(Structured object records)
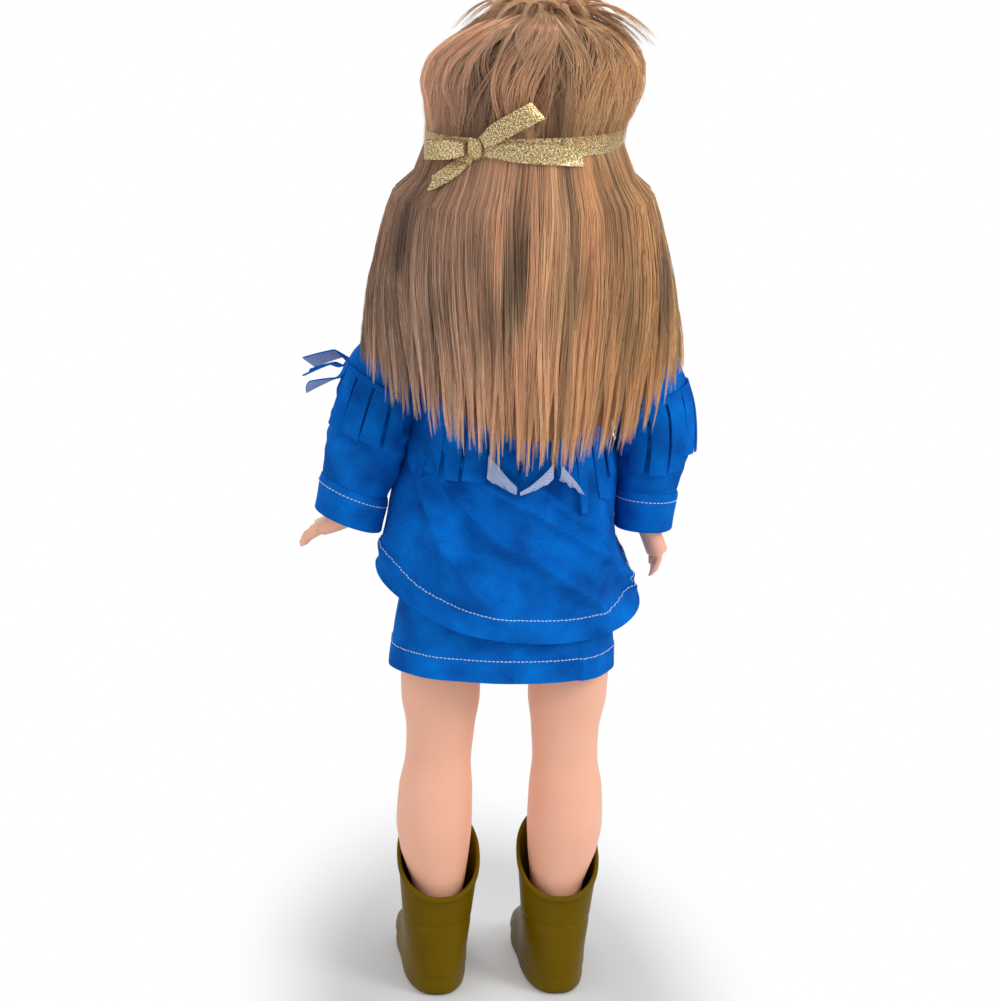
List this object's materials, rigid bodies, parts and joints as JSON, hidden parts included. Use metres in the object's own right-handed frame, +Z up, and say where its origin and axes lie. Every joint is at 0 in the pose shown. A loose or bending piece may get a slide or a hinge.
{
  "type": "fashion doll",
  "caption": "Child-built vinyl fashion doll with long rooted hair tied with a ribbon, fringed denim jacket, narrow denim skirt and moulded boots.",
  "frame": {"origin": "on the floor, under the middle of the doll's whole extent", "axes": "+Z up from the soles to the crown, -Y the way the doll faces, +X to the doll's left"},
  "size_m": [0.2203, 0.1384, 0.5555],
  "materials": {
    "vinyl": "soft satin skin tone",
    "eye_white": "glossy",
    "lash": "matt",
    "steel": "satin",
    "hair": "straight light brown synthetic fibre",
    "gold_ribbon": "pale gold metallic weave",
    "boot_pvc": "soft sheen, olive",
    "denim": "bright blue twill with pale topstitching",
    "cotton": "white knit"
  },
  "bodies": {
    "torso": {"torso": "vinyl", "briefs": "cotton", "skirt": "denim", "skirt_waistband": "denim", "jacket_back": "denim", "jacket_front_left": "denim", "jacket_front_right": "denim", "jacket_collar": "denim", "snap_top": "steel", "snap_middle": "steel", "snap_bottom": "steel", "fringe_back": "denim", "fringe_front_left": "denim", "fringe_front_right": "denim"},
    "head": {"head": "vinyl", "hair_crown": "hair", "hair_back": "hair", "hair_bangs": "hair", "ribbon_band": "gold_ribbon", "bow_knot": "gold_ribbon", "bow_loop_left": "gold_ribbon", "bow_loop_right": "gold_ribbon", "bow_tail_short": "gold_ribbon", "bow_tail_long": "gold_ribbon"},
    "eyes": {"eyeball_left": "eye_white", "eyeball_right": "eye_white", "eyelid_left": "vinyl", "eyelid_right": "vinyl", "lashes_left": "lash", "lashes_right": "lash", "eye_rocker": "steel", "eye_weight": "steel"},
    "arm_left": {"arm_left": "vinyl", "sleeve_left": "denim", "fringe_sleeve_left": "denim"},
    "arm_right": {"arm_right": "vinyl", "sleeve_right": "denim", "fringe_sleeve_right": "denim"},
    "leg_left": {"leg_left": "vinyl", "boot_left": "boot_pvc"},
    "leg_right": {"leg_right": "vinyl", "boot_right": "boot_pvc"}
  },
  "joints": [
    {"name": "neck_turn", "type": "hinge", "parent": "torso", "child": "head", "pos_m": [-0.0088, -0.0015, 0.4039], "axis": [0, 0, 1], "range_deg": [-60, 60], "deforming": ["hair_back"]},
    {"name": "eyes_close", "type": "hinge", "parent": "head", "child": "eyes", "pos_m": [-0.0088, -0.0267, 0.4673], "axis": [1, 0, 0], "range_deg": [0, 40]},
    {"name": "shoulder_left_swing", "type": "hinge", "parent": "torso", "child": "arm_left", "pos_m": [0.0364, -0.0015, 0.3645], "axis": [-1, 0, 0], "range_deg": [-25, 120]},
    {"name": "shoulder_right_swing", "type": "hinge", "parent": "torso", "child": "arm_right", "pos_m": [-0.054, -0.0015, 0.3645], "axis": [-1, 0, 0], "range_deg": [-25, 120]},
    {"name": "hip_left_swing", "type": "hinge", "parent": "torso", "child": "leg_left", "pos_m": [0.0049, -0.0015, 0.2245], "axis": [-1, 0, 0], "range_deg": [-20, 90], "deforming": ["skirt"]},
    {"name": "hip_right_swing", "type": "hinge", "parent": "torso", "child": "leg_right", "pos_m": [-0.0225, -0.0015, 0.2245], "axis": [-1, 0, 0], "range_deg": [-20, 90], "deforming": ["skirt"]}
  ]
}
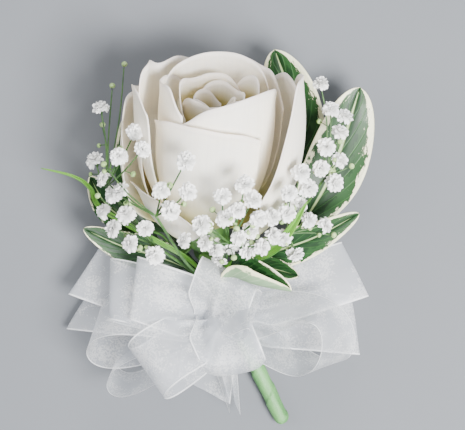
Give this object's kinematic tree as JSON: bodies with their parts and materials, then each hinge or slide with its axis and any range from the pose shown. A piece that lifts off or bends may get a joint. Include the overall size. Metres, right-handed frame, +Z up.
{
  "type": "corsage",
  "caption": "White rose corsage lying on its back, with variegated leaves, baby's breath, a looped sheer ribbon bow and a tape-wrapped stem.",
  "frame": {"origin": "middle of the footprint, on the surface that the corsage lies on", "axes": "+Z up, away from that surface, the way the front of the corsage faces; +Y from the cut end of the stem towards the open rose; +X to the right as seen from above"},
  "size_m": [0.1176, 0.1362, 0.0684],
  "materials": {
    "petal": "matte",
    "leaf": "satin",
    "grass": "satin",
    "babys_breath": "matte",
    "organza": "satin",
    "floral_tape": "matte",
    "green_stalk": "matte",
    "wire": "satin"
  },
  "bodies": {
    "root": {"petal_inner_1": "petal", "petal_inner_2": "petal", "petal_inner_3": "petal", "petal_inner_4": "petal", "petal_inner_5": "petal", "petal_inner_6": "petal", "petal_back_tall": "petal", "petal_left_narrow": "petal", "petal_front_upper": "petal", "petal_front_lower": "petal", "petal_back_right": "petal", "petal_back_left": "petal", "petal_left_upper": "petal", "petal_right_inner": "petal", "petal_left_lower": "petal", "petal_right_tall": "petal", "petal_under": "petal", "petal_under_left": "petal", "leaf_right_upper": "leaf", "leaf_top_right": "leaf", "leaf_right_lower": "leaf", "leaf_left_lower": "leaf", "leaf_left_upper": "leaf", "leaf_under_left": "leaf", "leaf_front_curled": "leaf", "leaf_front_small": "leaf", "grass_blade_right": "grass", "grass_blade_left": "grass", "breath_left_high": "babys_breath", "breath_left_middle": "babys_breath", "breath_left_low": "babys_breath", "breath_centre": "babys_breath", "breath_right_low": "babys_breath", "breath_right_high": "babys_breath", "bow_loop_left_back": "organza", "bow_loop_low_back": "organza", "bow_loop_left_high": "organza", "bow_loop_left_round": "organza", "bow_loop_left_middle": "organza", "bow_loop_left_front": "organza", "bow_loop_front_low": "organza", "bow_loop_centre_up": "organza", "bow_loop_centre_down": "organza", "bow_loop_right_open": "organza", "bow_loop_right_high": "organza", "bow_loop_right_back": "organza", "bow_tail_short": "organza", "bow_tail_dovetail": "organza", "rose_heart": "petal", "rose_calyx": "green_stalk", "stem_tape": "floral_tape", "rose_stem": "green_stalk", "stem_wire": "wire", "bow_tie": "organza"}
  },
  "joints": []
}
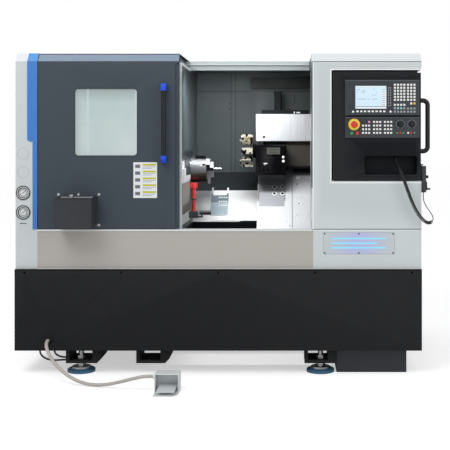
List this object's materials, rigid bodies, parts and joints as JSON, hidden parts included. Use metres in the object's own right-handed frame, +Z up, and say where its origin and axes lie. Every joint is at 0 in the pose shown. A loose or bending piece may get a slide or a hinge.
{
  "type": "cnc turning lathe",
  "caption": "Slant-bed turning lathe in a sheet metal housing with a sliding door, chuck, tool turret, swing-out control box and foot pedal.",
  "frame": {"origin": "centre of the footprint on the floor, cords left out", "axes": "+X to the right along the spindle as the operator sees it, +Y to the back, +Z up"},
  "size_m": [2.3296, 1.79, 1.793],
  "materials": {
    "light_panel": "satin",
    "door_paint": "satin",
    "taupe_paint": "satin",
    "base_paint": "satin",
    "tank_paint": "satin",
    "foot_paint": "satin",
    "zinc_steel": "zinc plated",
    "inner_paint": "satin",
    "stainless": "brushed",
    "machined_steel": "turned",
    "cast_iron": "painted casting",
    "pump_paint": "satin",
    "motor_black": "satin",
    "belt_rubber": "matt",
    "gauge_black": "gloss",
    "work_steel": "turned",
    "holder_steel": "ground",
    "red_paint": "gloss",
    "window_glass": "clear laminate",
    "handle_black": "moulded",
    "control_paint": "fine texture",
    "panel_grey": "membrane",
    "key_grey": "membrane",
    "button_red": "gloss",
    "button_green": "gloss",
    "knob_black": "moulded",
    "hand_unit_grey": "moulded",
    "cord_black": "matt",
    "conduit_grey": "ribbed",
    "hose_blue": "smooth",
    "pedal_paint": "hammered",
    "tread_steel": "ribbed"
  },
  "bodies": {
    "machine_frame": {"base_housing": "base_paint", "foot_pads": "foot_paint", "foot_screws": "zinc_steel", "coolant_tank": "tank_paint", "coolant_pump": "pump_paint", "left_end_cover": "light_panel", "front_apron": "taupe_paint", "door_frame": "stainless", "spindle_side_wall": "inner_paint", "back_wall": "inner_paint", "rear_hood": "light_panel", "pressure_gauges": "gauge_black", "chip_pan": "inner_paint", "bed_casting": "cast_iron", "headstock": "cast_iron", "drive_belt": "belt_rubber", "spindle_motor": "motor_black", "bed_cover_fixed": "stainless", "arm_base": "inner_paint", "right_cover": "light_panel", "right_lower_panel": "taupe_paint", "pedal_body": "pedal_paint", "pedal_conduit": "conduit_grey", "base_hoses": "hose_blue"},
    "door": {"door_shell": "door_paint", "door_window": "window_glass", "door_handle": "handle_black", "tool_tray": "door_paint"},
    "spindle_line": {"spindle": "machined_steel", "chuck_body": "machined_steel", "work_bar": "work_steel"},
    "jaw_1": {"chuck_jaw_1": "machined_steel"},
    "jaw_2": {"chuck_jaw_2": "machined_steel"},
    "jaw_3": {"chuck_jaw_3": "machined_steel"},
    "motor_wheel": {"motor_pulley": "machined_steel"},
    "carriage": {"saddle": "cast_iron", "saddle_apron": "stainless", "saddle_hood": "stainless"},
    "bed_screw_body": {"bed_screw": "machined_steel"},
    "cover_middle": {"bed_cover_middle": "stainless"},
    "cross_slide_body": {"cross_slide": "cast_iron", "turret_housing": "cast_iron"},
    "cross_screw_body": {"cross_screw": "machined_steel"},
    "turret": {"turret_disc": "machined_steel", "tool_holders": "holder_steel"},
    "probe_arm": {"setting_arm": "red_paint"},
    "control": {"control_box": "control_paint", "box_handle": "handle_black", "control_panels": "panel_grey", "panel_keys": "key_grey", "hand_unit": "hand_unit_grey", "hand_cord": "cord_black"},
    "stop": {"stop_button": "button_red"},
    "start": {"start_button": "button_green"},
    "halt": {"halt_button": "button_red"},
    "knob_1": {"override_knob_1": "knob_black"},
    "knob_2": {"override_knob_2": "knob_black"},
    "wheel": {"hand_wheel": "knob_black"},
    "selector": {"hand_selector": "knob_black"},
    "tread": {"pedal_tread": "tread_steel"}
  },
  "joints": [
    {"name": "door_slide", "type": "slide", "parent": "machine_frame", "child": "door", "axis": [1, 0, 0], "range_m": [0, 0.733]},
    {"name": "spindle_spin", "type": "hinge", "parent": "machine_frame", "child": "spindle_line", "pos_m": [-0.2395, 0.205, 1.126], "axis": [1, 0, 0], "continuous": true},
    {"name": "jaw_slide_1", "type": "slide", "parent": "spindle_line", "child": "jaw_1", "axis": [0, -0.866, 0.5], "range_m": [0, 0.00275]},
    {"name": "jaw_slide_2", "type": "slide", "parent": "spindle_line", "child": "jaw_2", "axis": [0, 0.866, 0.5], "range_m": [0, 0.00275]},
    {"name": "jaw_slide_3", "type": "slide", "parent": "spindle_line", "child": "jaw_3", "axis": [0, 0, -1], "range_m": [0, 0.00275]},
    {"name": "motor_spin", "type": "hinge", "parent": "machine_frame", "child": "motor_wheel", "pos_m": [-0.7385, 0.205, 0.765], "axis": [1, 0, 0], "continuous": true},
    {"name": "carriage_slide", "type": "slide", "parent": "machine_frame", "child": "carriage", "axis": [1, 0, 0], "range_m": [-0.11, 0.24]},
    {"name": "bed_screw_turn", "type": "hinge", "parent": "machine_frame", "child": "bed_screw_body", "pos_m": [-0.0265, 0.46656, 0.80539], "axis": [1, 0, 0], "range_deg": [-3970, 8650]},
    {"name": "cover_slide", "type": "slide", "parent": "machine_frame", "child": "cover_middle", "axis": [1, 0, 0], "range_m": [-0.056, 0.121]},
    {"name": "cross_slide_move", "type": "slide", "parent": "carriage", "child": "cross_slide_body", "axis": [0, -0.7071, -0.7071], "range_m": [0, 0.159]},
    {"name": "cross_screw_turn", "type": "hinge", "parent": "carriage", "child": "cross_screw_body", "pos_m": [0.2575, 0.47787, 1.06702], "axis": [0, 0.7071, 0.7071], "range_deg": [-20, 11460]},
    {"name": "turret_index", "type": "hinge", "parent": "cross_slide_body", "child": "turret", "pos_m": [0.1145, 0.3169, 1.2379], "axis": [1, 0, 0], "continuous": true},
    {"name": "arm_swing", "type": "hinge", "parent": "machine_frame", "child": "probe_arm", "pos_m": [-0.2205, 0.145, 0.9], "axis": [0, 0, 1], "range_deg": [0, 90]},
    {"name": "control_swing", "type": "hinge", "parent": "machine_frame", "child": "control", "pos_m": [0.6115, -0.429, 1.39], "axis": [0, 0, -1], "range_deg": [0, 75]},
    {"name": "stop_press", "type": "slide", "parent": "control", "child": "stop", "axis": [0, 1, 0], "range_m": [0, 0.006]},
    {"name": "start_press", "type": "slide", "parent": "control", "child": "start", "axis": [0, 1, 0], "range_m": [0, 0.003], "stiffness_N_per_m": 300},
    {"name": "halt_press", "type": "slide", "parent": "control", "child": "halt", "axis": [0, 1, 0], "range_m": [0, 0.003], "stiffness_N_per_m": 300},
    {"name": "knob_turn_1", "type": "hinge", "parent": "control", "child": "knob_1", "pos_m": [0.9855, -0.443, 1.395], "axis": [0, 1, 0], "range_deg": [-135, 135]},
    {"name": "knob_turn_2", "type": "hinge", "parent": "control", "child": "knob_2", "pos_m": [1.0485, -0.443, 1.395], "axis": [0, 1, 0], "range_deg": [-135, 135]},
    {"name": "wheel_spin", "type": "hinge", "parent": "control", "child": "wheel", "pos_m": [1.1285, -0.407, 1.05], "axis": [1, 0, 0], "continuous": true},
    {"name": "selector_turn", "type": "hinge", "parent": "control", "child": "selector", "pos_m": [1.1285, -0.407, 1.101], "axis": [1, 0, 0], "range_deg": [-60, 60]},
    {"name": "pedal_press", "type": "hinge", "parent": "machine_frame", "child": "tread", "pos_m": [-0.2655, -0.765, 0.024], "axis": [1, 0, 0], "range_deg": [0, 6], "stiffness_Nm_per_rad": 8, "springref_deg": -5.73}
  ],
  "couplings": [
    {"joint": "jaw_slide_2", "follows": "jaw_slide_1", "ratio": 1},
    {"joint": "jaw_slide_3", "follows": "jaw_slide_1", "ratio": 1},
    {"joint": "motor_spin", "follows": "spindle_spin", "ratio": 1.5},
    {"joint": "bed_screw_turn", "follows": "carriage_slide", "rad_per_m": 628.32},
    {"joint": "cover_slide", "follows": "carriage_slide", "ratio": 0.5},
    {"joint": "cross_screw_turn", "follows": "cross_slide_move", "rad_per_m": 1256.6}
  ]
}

* What you will do *
Gather every line containing the word "with" and copy it.

* Answer for this exercise *
  "caption": "Child-built vinyl fashion doll with long rooted hair tied with a ribbon, fringed denim jacket, narrow denim skirt and moulded boots.",
    "denim": "bright blue twill with pale topstitching",
Give this object's kinematic tree as JSON: bodies with their parts and materials, then each hinge or slide with its axis and any range from the pose shown. A piece that lifts off or bends may get a joint. Include the overall size. Metres, right-handed frame, +Z up.
  "caption": "White rose corsage lying on its back, with variegated leaves, baby's breath, a looped sheer ribbon bow and a tape-wrapped stem.",
  "caption": "Slant-bed turning lathe in a sheet metal housing with a sliding door, chuck, tool turret, swing-out control box and foot pedal.",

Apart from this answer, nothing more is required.